The keys were listed in this thread, I didn't look for their origin I managed to test it with Vivetool. With the keys, need the new "component" added with a CU a few months ago and the WinCsFlags.exe executable
I know… I don’t know why I naïvely got my hopes up. But honestly, I’m a bit scared to try them on the Samsung 9100 Pro.
I have tried the driver with my samsung pro 9100Pro 2 Tb not realy a big gain and beside that samsung magician does not sees the nvme anymore.
Microsoft doesn’t recognize it, Samsung doesn’t recognize it, so I don’t know what we’re supposed to do with these Windows systems.
I defo need faster windows nvme but also sub system as with few project i had issue on storage system queue overload after longer uptime, but I am not ready to test my system with this yet, I hope they make more polished driver and way to enable it and revert more easy then now On linux I have no issue with deployment but it really hammer the disk subsystem with small read tasks where windows start to get unstable after a 3-4 weeks uptime
Uhhhh Microsoft recognizes the drive idk what ur talking about. The ssd programs will eventually because they will need to for enterprise server clients using the drivers. As always when something new is out it takes some software a few to catch up but Microsoft for sure sees and knows it's an nvme drive so idk what u mean or are talking about there
What do you need drive tools for? I do full discard/trim to clean-up SSDs from a Linux LiveUSB (blkdiscard/nvme-cli), then use it normally from the OS. Drive firmware updates are rare, and I check fwupd or WU for those. Drive health I've assumed fine for years (I check SMART occasionally but have plenty of health/provisioning left) My Samsung NVMe doesn't need to detect as anything specific under Windows as long as it works for the Windows install (RST or AHCI, RST v17.7 vs 17.11, random AHCI controller drivers), and the only realistic difference is slightly longer boot times AHCI.
We’re talking about drivers that were made back in 2006… okay, maybe it gets updated, but I still expected something newer and better. For example, when I connect a monitor, it has its own drivers, not just a plug-and-play option. The point is that, because of one program discussed in this thread, disk results or performance showed improvements of around 30%, and on some other forums even up to 80% if I’m not mistaken. For regular users this may not be that important, but for someone working in production, video editing, or photo processing, productivity can be significantly improved. I’ll write it again: I still haven’t dared to install the driver on the “Samsung 9100 Pro 4TB” for the simple reason that stability comes first, and speed comes after. That’s exactly why we buy expensive drives that promise higher speeds, not to experiment with drivers that, since 2006, should have changed or improved by now.

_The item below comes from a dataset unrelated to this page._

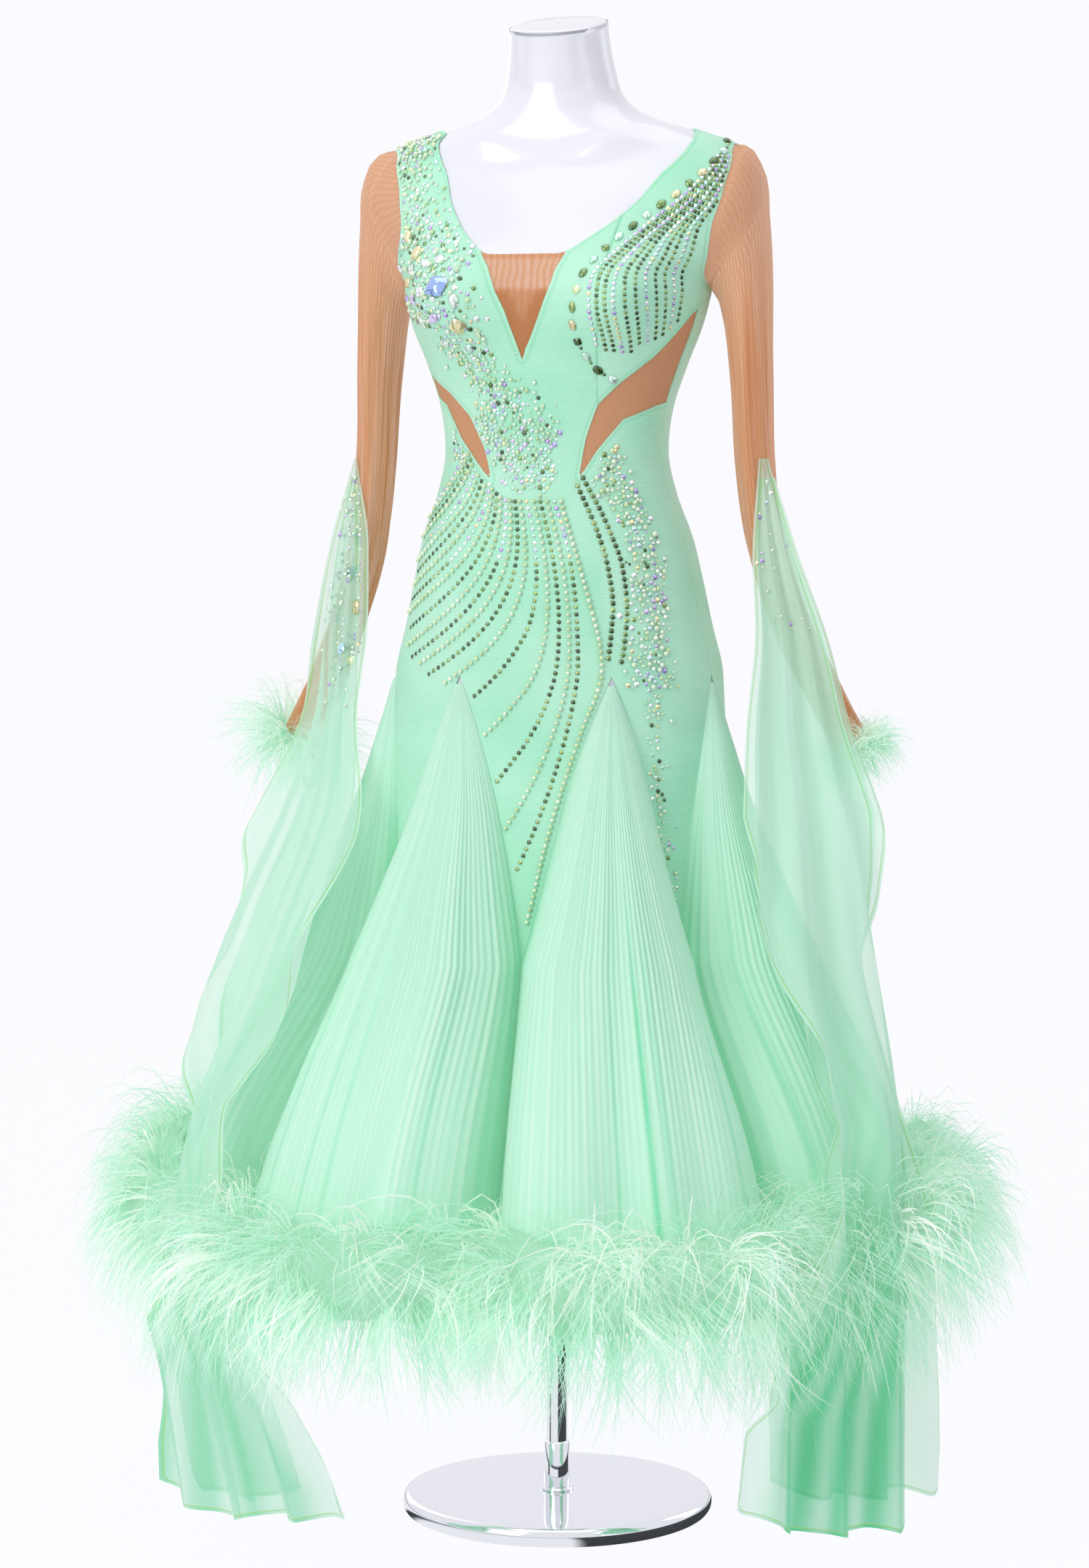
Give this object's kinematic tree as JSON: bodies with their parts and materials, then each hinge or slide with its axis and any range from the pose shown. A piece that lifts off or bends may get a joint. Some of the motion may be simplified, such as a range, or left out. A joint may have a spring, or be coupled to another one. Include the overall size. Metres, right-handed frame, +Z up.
{
  "type": "ballroom dress on dress form",
  "caption": "Fitted ballroom dress with sheer sleeves and floats, pleated godets and a feather hem, on a limbless gloss dress form with a pole and round base.",
  "frame": {"origin": "centre of the round base's underside, on the floor", "axes": "+Z up the stand's pole, -Y towards the dress's front, +X towards the wearer's left"},
  "size_m": [0.9642, 0.9519, 1.5619],
  "materials": {
    "crepe": "matt stretch crepe, mint green",
    "nude_mesh": "sheer stretch mesh, tan",
    "elastic": "narrow elastic ribbon, tan",
    "pleated_organza": "finely pleated organza with a slight sheen, mint green",
    "chiffon": "sheer chiffon with rolled hems, mint green",
    "feathers": "soft ostrich-like feathers, mint green with pale tips",
    "form_gloss": "high gloss, white",
    "chrome": "polished"
  },
  "bodies": {
    "root": {"dress_front_crepe": "crepe", "bust_cup_left": "crepe", "dress_back_left": "crepe", "dress_back_right": "crepe", "neck_insert": "nude_mesh", "waist_insert_left": "nude_mesh", "waist_insert_right": "nude_mesh", "sleeve_left_front": "nude_mesh", "sleeve_left_back": "nude_mesh", "sleeve_right_front": "nude_mesh", "sleeve_right_back": "nude_mesh", "finger_loop_left": "elastic", "finger_loop_right": "elastic", "godet_1": "pleated_organza", "godet_2": "pleated_organza", "godet_3": "pleated_organza", "godet_4": "pleated_organza", "godet_5": "pleated_organza", "godet_6": "pleated_organza", "godet_7": "pleated_organza", "float_left": "chiffon", "float_right": "chiffon", "cuff_feathers_left": "feathers", "cuff_feathers_right": "feathers", "hem_feathers_1": "feathers", "hem_feathers_2": "feathers", "hem_feathers_3": "feathers", "hem_feathers_4": "feathers", "hem_feathers_5": "feathers", "hem_feathers_6": "feathers", "hem_feathers_7": "feathers", "form_torso": "form_gloss", "form_base": "chrome", "form_pole": "chrome"}
  },
  "joints": []
}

That might be Intel's thinking with their RST controller (I see a lot of RST-specific options in BIOS vs nothing special for AHCI)
That's fine, but I’m running a Ryzen 7 system, so Intel RST is not an option for me. On AMD platforms we rely on standard NVMe/AHCI drivers, and the core issue remains: NVMe driver maturity and behavior still affect performance and latency, regardless of how fast the storage hardware itself is.
It had better 4k by .2% which is well within margin of error. The other tests were better on native which is why I keep telling you to stop blanket posting it is better than the native which it is not and also that the native doesn't work with direct storage because it does.
That's why I initially said the modded Solidigm +tunings is "as fast or even faster" than Native NVMe. In RND4K Q1T1 (again, the most important metric for actual system responsiveness, boot times and game streaming) you had +1.1% in Read ("as fast") and +4% in Write ("even faster") Like also said: this while keeping full BypassIO compatibility while Native NVMe has not, as shown in the post above. That's also probably why it's being proposed for Servers only at the moment.
Looks like these settings have absolutely no effect on an ARM device (Surface Laptop 7th edition) running Win 11 26H1. Not sure if the architecture doesn't support it, the drive, the ARM64 version of Windows or all of the above.